De nouvelles puissances capitalistes, moins importantes certes, se sont affirmées, de la Turquie au Brésil, de l’Arabie Saoudite à l’Iran, et l’Afrique elle-même s’est mise en mouvement, liquidant les restes du vieux colonialisme. Sans oublier le redressement de la Russie, sous la férule poutinienne.

Mais tout cela ne fait pas un “Sud global”. D’abord parce qu’existent entre tous ces pays des contradictions qui se feront d’autant plus vives que chacun prendra du poids économique et militaire et de l’assurance diplomatique. Dans ce “Sud global”, c’est chacun pour soi, et différents Dieux pour tous ! Ainsi pendant que l’Arabie Saoudite et des alliés traitent avec Israël, ils mettent des bâtons dans les roues à la puissance iranienne et gênent la Turquie. Ce qui n’empêche pas Israël de donner un bon coup de mains à l’Azerbaïdjan allié de la Turquie. Entre la Chine et l’Inde, la rivalité se poursuit avec vigueur. L’idée d’une Eurasie opposée au bloc des Anglo-saxons n’est qu’une fantaisie littéraire.

L’Afrique est encore une autre affaire. Des États-nations s’affirment, dans la douleur souvent. Les Chinois, les Russes, les Turcs y ont une influence de plus en plus grande — les gouvernements africains ne rechignant pas à se servir des Russes pour faire la nique aux Français. Mais surtout, l’Afrique Noire possède l’avantage du nombre : la population continuera à croître à un rythme soutenu pendant encore quelques décennies, alors que l’Europe et l’Asie reculeront sévèrement. Croit-on que le Nigeria qui a une population de plus de 230 millions d’habitants, du pétrole, une croissance économique soutenue, restera sagement dans les cases où il a été mis. Et alors les positions russes ou chinoises seront à leur tour mises en cause.

Bref par d’affrontement ou de confrontation Sud global vs. Occident. D’autant qu’en “Occident” la guerre de chacun contre chacun : les États-Unis contre l’Europe, chaque nation d’Europe pour elle-même (en premier lieu l’Allemagne) et sans hésiter s’il faut piétiner le voisin. Le binaire, c’est rassurant. Mais devant nous, c’est le chaos qui se profile. Avec des alliances changeantes et la “realpolitik” qui gouverne.
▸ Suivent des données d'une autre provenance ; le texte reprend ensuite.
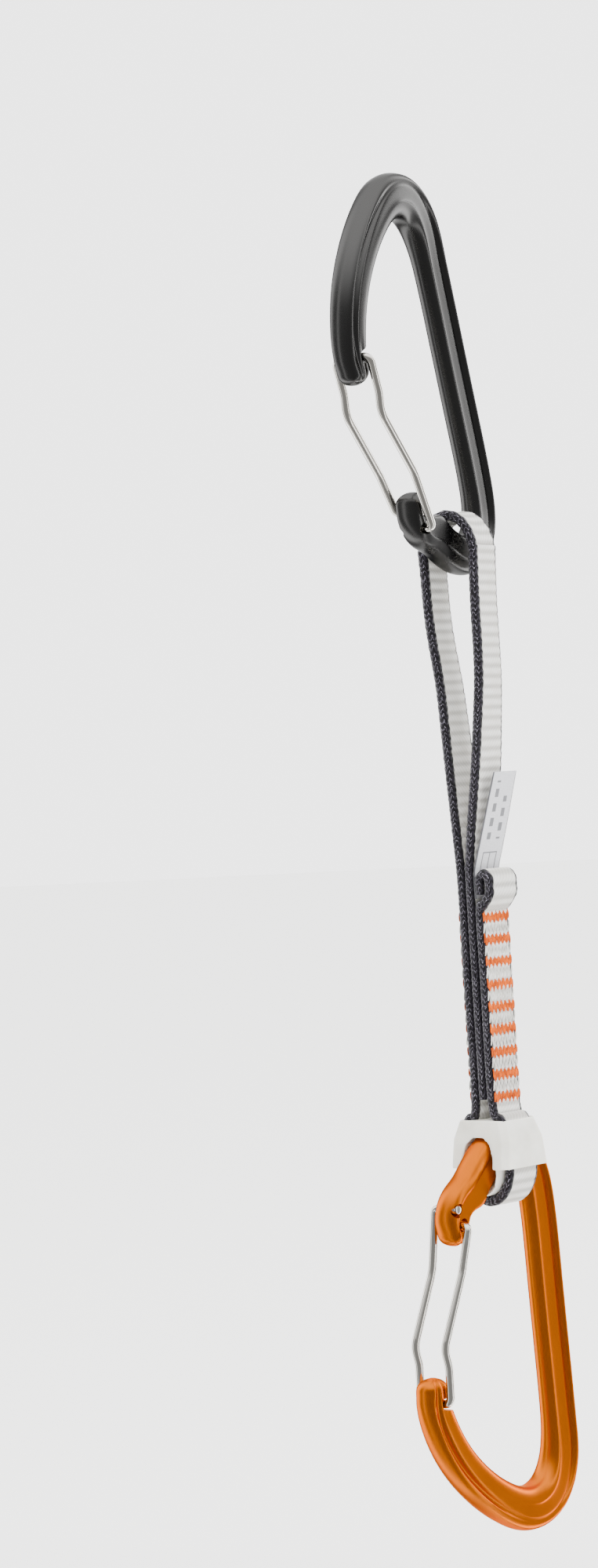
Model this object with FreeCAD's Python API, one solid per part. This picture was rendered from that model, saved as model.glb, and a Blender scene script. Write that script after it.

Enfin, il ne faudrait pas oublier que l’affrontement des puissances est toujours doublé, mal souvent, d’une guerre culturelle. Et dans cette guerre, personne ne peut rester observateur désengagé. Nous pouvons nous passer sans trop de mal de beaucoup de choses, mais nous défendons, sans barguigner ce qui nous fait être ce que nous sommes et donc nous avons la faiblesse de croire que c’est le bien le plus précieux des habitants de l’Occident, mais tout autant de ceux du Sud global, l’égalité de tous les humains, hommes et femmes, la liberté de conscience et la liberté politique, la reconnaissance des droits sociaux et le refus de toute tyrannie. Partout dans le monde, et chez nous aussi, des femmes et des hommes luttent pour ces droits, pour ces principes politiques et moraux fondamentaux. Que les pays d’Afrique mettent dehors les Français exploiteurs, c’est parfait. Mais ils ne doivent pas oublier pour autant les droits de l’homme et du citoyen qui valent aussi pour eux. Marx, observateur perspicace des grands mouvements mondiaux prédisait le déplacement du centre de gravité de l’économie mondiale vers le Pacifique.

Il est bien possible que le socialisme chinois ressemble à l’européen comme la philosophie chinoise à l’hégélianisme. Quoi qu’il en soit, on peut se réjouir que l’Empire le plus ancien et le plus solide du monde ait été entraîné en huit ans, par les balles de coton des bourgeois anglais, au seuil d’un bouleversement social qui doit avoir, en tout cas, les conséquences les plus importantes pour la civilisation.

Lorsque nos réactionnaires européens, dans leur fuite prochaine, seront enfin parvenus à la Muraille de Chine, aux portes qu’ils croiront “ouvrir sur la citadelle de la réaction et du conservatisme — qui sait s’ils n’y liront pas : “République Chinoise - Liberté, Égalité, Fraternité” (Nouvelle Gazette Rhénane, février 1850)

Nous devrions être des élèves de Marx plutôt que de nous transformer en géopoliticiens amateurs. Ne pas se raconter d’histoires, partir du réel, mais ne jamais oublier l’idéal.